I didn't buy my first computer until 1986 so I can't claim to have been on board at the beginning, ignoring the fact that the IBM 5150 PC wasn't even the first personal or home computer.  But it was IBM that opened the floodgates, and it was IBM that first graced MY personal desktop.  I've posted about that old box in the past, sayin' this:
Speaking of our first computer… it was one of these. I bought my XT in early 1986, and it was the model that did NOT come with a hard drive; it had two 5.25” floppies. I bought a 10 megabyte… yes, MEGAbyte… Seagate hard drive from a mail order firm and installed it myself. The drive only cost about 300 Yankee Dollars, if I recall correctly. The XT itself was about $1500.00, if memory serves. As far as connectivity went, I had a 9600 bps outboard modem to access BBSes and the like. You cannot imagine how impressed I was when I upgraded to a 19.2 Kbps modem. Oh, the power and the glory!

We’ve come a long way, Bay-bee. But ya know what? I miss those clickety old IBM keyboards. Those things were built to last, in addition to having the best feel of any keyboard I've ever used. They were heavy enough to have made damned good weapons, too... and I'm sure someone, somewhere, beat the snot out of another person using one. I wouldn't take odds on anyone surviving a determined attack with that keyboard.
I still miss those keyboards... there has NEVER been a better keyboard made, ever... but that's about all.  I like Windows and its graphical user interface, I like having gigabytes of RAM, and hundreds of gigabytes of hard drive space.  I like my fast internet connection as opposed to that old 9600 bps modem.  But Hey!  All that went before started what we enjoy today and it began... for me and millions of others... with the 5150 and its descendants. 

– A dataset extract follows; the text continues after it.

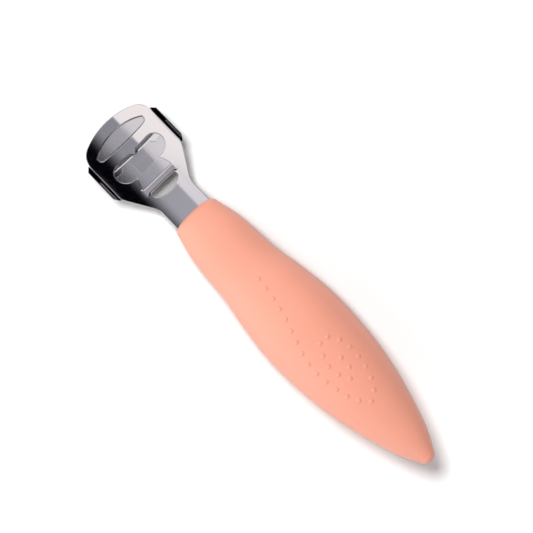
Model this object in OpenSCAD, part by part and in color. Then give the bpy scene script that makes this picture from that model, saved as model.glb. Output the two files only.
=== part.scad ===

Illustration snagged from Wired.


  1. Oh, the good ol' days of cutting a notch in the floppy disk so ya could flip it over and use the back.

  2. Inno: I'd completely forgotten about that, assuming I ever even KNEW about that.

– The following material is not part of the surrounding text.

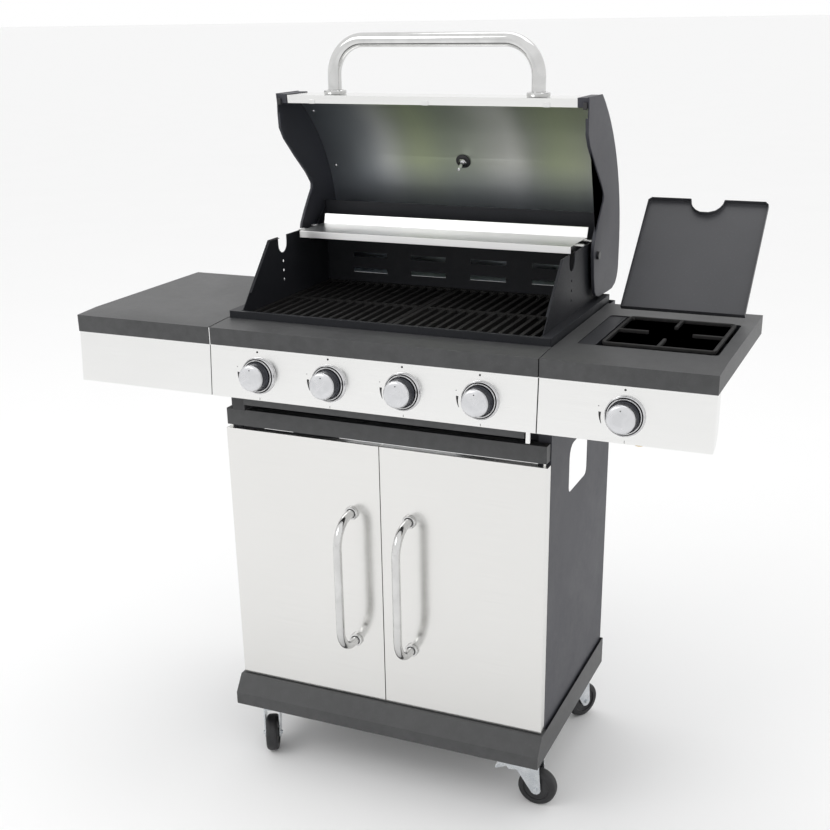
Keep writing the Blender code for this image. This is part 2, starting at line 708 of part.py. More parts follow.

    Darryl: No... Peachtext. ;-)

  3. I heard a couple of days ago that it was the 20th anniversary of the first website. WOW!

    It boggles the mind that this thing could have come so far in just 20 years. Kinda like Kennedy's vision to put a man on the moon, and all.

    Whodathunk that a mere 20 years would see such change?

  4. Andy: I read that thing about the 20th anniversary of the web, too. Short, short war story: Back around '95 I led a consulting gig for a big British-based re-insurer firm, the second largest in the world. Our charter was recommend an improved IT infrastructure for their world-wide operations and our NUMBER ONE recommendation was to move a great majority of their operations to the web. I went to a lot of trouble to get my company's Number One web guru to brief our solution to the CIO and his regional managers (i.e., North America, Australia, Europe, etc.). Long story short: they rejected our solution, saying the web was... no shit... "a fad." The company went belly-up and was acquired about 18 months later; the entire corporate IT staff was fired. I laughed my ass off when I heard that...

  5. Buck, that is hilarious! In a geeky sort of way...

    I am trying to remember the details of this...seems that an adviser came to President Nixon, and laid out a vision for improving productivity in gubmit. It involved computerizing operations. If memory serves, Nixon sent him packing with much the same, "Computers will never amount to anything...they're fine for geniuses, but the common worker won't be able to operate them, etc."


    Well, the adviser may have been right...and Nixon wrong about how it would evolve so that the common worker would be able to operate them. But, I guess comprutuhs didn't solve the problem of gubmit employees being non productive.

    Just sayin'...

  6. Gub'mint will always be gub'mint, which is say wholly populated with bureaucrats and featherbedders who don't know their asses from their elbows, computers or no. That's a good story, though.

    Further to my story... I happened to run into my project counterpart on that '95 outing a few years later, a chance meeting on the street in Amsterdam's pub quarter during 1998's Great European Divorce Tour. No shit, really... on the street. In Amsterdam. I hear this big, deep, booming Scots voice yell from about 150 feet away "Hey... BUCK! BUCK PENNINGTON!" I was dumbfounded.

    So... we went and had a couple o' few beers and he caught me up on who went where after the merger and acquisition of his former company... he landed well, becoming the CIO of some Eurocrat IT org in Brussels. That was a whole helluva lot better than he deserved, from a professional POV, but I liked the guy, he was fun to drink with.

  7. Correction: 1999's Great Divorce Tour. Not that it makes a whole lotta difference...

  8. Buck, it seems I remember reading that story on EIP. Maybe not...but I think I did.

    Life is funny...but I don't believe in "coincidence." Heck, "coincidence" can't be broad enough to explain all of the "chance meetings" we all have.

    Oh shit! WV: cantknow Well, I guess I can't know.

    When did they schedule September this year?

  9. I may have told that Amsterdam story before coz it's one of my favorites. And you KNOW how us Old Farts are with our stories.

    When did they schedule September this year?

    I'm pretty sure it's immediately following this month. ;-)

  10. I'm pretty sure it's immediately following this month. ;-)

    Merciful Jesus...I surely hope so!